ASA 129th Meeting - Washington, DC - 1995 May 30 .. Jun 06

4pSC3. Global durational patterns in spontaneous speech.

Douglas O'Shaughnessy

INRS-Telecommun., 16 Place du Commerce, Verdun, PQ H3E 1H6, Canada

Most analysis of speech examines carefully read texts. Natural spontaneous speech differs in several ways, having interruptions and large changes in speaking rate. The acoustic phenomena studied here concern the global speaking rate of spontaneous speech, how it varies for both fluent and disfluent speech. Such a model should find application in automatic speech synthesis and recognition. There is a tendency for speakers to adopt a specific articulation rate in fluent speech, especially for brief monosyllabic function words; stressed content words show greater variability, especially in prepausal situations.

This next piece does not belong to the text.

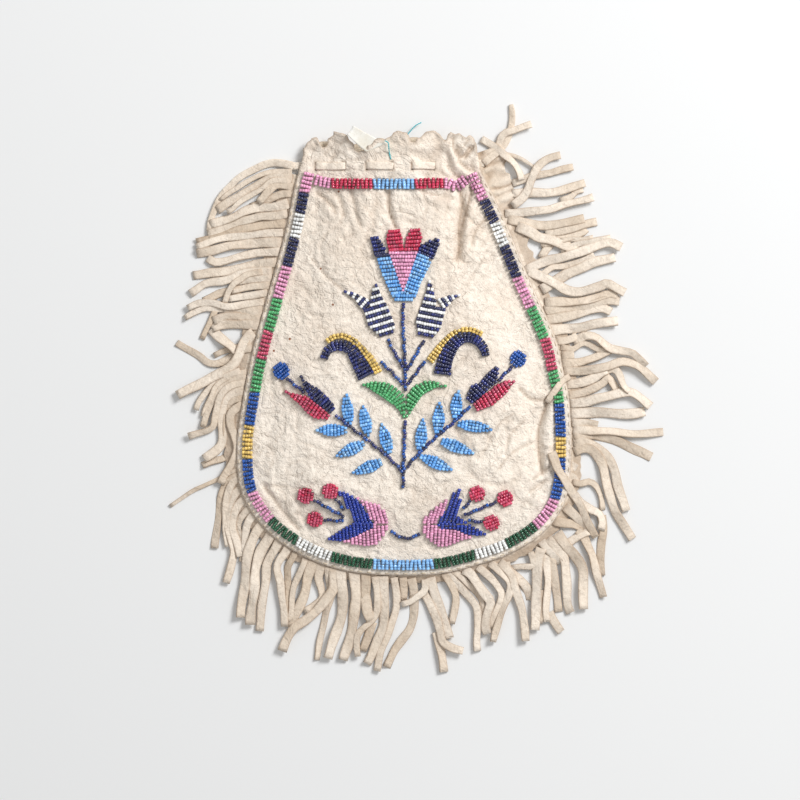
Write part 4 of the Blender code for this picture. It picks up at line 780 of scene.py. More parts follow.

The greatest variability, however, occurs in disfluent speech, which have extremes in slow and fast speech. A large amount of the variability among word durations can be accounted for by: the number of phonemes per word, whether it is a function word or a content word, and whether the word forms part of a common sequence of words. Words at the start of a syntactic unit tended to be shorter than those at the end of the unit. The first time a content word was introduced into a discourse, it was stressed; repeated occurrences of such a word in the ensuing discourse had shortened durations. [Work supported by NSERC-Canada.]